This is a good looking hash, just from the construction I can see that it should be extremely fast for bulk hashing of large objects and with strong statistical properties.
I do want to comment for the wider audience why the details of this construction does not lend itself to small keys, and how you would fix that. I have an (unpublished, I'm lazy) AES-based hash function that is very fast for both bulk hashing and small keys, which required a mostly performance neutral (likely fits in an unused ALU execution port) tweak to the bulk hashing loop.
Large key performance is entirely in the bulk loop algorithm (an AES round in this case) and small key performance is entirely in the mixer/finalizer algorithm. If you have a very wide bulk loops with no mixing of the individual lanes then it usually requires a deep mixing stage that makes small keys very expensive since that is a fixed overhead.

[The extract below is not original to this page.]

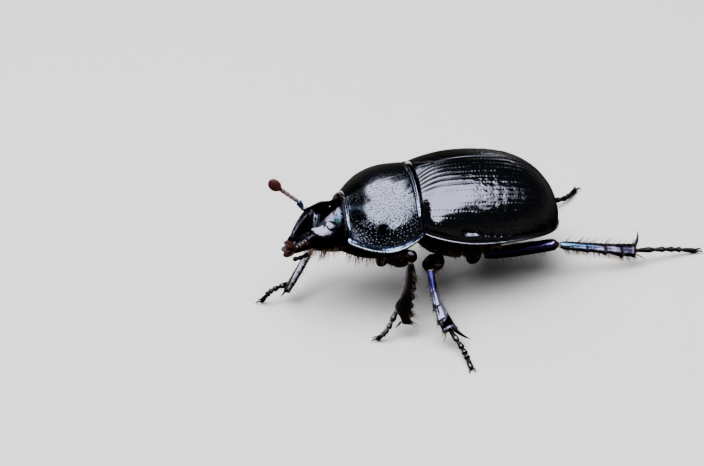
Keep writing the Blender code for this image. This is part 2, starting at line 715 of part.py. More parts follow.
def tarsus(name):
    """Five beads that thicken towards their ends, with two claws, resting on small flats."""
    _, ankle, along = tibia_line(name)
    arch, toe = Vector(LEG_JOINTS[name][3]), Vector(LEG_JOINTS[name][4])
    root = ankle + along * 0.34
    if name.startswith("front"):
        knee = Vector(LEG_JOINTS[name][1])
        root = knee.lerp(ankle, 0.82) + inward_direction(name) * 0.62
    per_segment = 2
    steps = TARSUS_SEGMENTS * per_segment
    path = smooth_path((root, arch, toe), steps)
    radii = []
    for i in range(steps + 1):
        share = (i % per_segment) / per_segment
        radii.append(TARSUS_RADIUS * (0.88 + 0.26 * share))
    rings = limb_rings(path, radii, radii, Vector((0, 0, 1)), count=6)
    flatten(rings)
    foot = ring_object(f"{name}_tarsus", rings, "black_leg", STANDING)
    heading = (toe - arch).normalized()
    heading = Vector((heading.x, heading.y, 0)).normalized()
    sideways = Vector((-heading.y, heading.x, 0))
    claws = []
    for label, sign in (("outer", 1.0), ("inner", -1.0)):
        points = (
            toe - heading * 0.10 + sideways * sign * 0.08 + Vector((0, 0, 0.06)),
            toe + heading * 0.22 + sideways * sign * 0.22 + Vector((0, 0, 0.08)),
            toe + heading * 0.42 + sideways * sign * 0.24 + Vector((0, 0, -0.08)),
        )
        claw_path = smooth_path(points, 2)
        claw_radii = (0.14, 0.12, 0.04)
        claw_rings = limb_rings(claw_path, claw_radii, claw_radii, Vector((0, 0, 1)), count=5)
        flatten(claw_rings)
        claws.append(ring_object(f"{name}_{label}_claw", claw_rings, "black_leg", STANDING))
    unite(foot, claws)
    return foot


def flatten(rings):
    """Presses what would sink below the ground flat onto it."""
    for ring in rings:
        for point in ring:
            point.z = max(point.z, 0.0)


# ---------------------------------------------------------------- the whole beetle


def clear_scene():
    for old in list(bpy.data.objects):
        bpy.data.objects.remove(old, do_unlink=True)


def main():
    clear_scene()
    for side, sign in (("left", 1.0), ("right", -1.0)):
        elytron(side, sign)
        eye(side, sign)
        mandible(side, sign)
        antenna_stalk(side)
        antenna_club(side)
        palp(side, sign)
    scutellum()
    pronotum()
    labrum()
    skull = head()
    fore_trunk = prosternum()
    middle_trunk = trunk_piece("metasternum", 0.0, 0.47, 8, "underside")
    rear_trunk = trunk_piece("abdomen", 0.48, 0.985, 9, "underside")
    for side, sign in (("left", 1.0), ("right", -1.0)):
        cut(skull, (eye(side, sign, 0.03), mandible(side, sign, CUTTER_GROWTH)))
    cavities = {}
    for name in LEG_JOINTS:
        coxa(name)
        femur(name)
        if name.startswith("front"):
            front_tibia(name)
        else:
            long_tibia(name)
        tarsus(name)
        cavities[name] = coxa(name, CUTTER_GROWTH)
    cut(fore_trunk, (cavities["front_left"], cavities["front_right"]))
    hind_cavities = (cavities["hind_left"], cavities["hind_right"])
    cut(middle_trunk, (cavities["middle_left"], cavities["middle_right"], *hind_cavities))
    cut(rear_trunk, hind_cavities)


main()
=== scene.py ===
"""The looks of a forest dung beetle in mid stride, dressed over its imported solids.

Body lengths are millimetres in the hindbody frame: origin on the midline where the pronotum meets
the elytra, at the height of the elytra's side margins, +X to the beetle's left, +Y backwards, +Z up.
Leg lengths are millimetres in the standing frame, whose floor is Z = 0.
t runs from 0 at the base of the elytra to 1 at their tip, and v from 0 at the front edge of the pronotum
to 1 at its rear edge.
"""

import math

import bpy
import numpy as np
from mathutils import Matrix, Vector, kdtree


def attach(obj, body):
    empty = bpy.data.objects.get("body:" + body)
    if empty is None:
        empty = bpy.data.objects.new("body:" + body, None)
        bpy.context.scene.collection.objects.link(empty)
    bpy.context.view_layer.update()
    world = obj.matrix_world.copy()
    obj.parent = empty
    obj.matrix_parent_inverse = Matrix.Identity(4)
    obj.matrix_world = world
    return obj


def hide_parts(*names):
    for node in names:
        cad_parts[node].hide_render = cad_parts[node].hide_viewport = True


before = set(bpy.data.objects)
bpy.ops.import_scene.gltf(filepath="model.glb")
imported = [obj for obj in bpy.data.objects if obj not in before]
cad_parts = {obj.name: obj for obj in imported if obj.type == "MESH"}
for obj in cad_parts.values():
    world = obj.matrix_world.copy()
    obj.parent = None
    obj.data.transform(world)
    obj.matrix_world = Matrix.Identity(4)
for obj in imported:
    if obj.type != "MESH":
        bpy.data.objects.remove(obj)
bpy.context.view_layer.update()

MM = 0.001
RNG = np.random.default_rng(7)
ZERO = np.zeros(3)

# ---------------------------------------------------------------- frames and shape constants

BODY_PITCH = math.radians(13.0)
BODY_ROLL = math.radians(2.4)
CENTRE = np.array([0.15, 3.7, 0.0])
BODY_LIFT = np.array([0.0, 0.0, 5.8])
BODY_TURN = np.array(Matrix.Rotation(-BODY_ROLL, 3, "Y") @ Matrix.Rotation(-BODY_PITCH, 3, "X"))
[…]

The question then becomes, how do you cheaply "bank" dispersal of bits across lanes in the bulk loop to shorten the mixing stage without creating an operation dependency between lanes that will massively reduce throughput.
As an important observation, vectorizing the AES lanes makes it difficult to disperse bits because there are no good, cheap operations that move bits between lanes. However, the CPU will happily run multiple AES operations and other 128-bit operations concurrently across ALU ports if they are in independent registers. This allows you to trivially create a "mixing" lane that solely exists to aid bit dispersal because you no longer are trying to do sideways operations on a vector. So what does a mixing lane look like that doesn't create dependencies on your hashing lanes? It is so simple it is embarrassing: XOR the input data lanes. The mixing lane is worthless as a hash but it only exists to represent all the bits from all the lanes.

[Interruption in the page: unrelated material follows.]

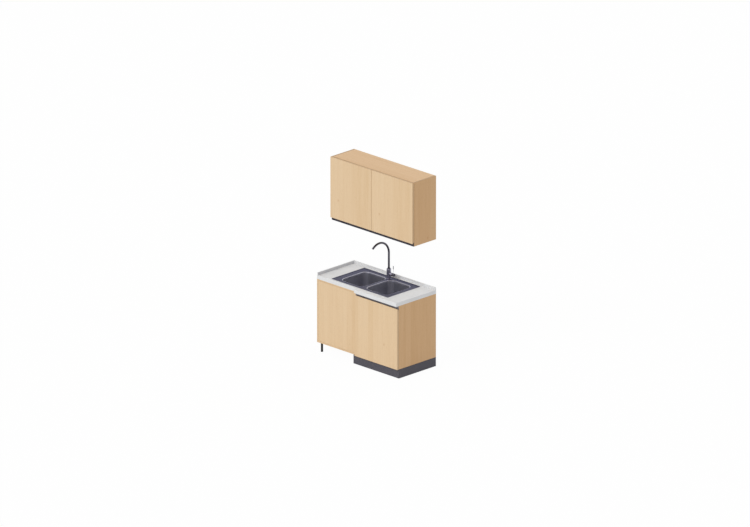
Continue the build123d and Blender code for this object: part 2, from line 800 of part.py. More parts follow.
# Mixer knob, turned for temperature, with the slot and pin that carry the flow lever
knob_start = arm_end + face_play
knob_middle = knob_start + knob_length / 2
slot_floor = mixer_z + knob_radius - lever_slot_depth
hub_z = slot_floor + lever_hub_radius + face_play
with BuildPart() as mixer_knob:
    with BuildSketch(Plane.YZ.offset(knob_start)):
        with Locations((tap_y, mixer_z)):
            Circle(knob_radius)
    extrude(amount=knob_length)
    fillet(mixer_knob.edges().group_by(Axis.X)[-1], knob_round)
    with BuildSketch(Plane.YZ.offset(knob_start)):
        with Locations((tap_y, mixer_z)):
            Circle(knob_pivot_radius)
    extrude(amount=-knob_pivot_depth)
    with BuildSketch(Plane.XY.offset(slot_floor)):
        with Locations((knob_middle, tap_y)):
            Rectangle(lever_slot_length, lever_slot_width)
    extrude(amount=lever_slot_depth, mode=Mode.SUBTRACT)
    with BuildSketch(Plane.XZ.offset(-tap_y)):
        with Locations((knob_middle, hub_z)):
            Circle(lever_pin_radius)
    extrude(amount=lever_slot_width / 2 + lever_pin_radius, both=True)
keep(mixer_knob, "mixer_knob")

with BuildPart() as mixer_lever:
    with BuildSketch(Plane.XY.offset(hub_z)):
        with Locations((knob_middle, tap_y)):
            Circle(lever_stem_radius)
    extrude(amount=lever_length - lever_grip_length)
    with BuildSketch(Plane.XY.offset(hub_z + lever_length - lever_grip_length)):
        with Locations((knob_middle, tap_y)):
            Circle(lever_grip_radius)
    extrude(amount=lever_grip_length)
    fillet(mixer_lever.edges().group_by(Axis.Z)[-1], lever_stem_radius / 2)
    with BuildSketch(Plane.XZ.offset(-tap_y)):
        with Locations((knob_middle, hub_z)):
            Circle(lever_hub_radius)
    extrude(amount=lever_slot_width / 2 - lever_hub_play, both=True)
    with BuildSketch(Plane.XZ.offset(-tap_y)):
        with Locations((knob_middle, hub_z)):
            Circle(lever_pin_radius + running_play)
    extrude(amount=lever_slot_width / 2, both=True, mode=Mode.SUBTRACT)
keep(mixer_lever, "mixer_lever")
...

At the mixing stage, you simply fold the mixing lane into each of the hashing lanes by running it through a round of AES -- one concurrent operation. This allows you to avoid the deep mixing stage altogether, which means small keys can be hashed very quickly since almost all of the computation is in the finalizer. Using this technique, I've been able to hash small keys in <30 cycles with concurrent AES lanes.
As one more comment, because I've made the same mistake in the past, it is often a bad idea to use the length in the initialization vector of a general purpose hash because it means you can't make an incremental version of the hashing algorithm e.g. a stream of data of unknown size. This is a trivial change but it has side effects in how you pad partial blocks.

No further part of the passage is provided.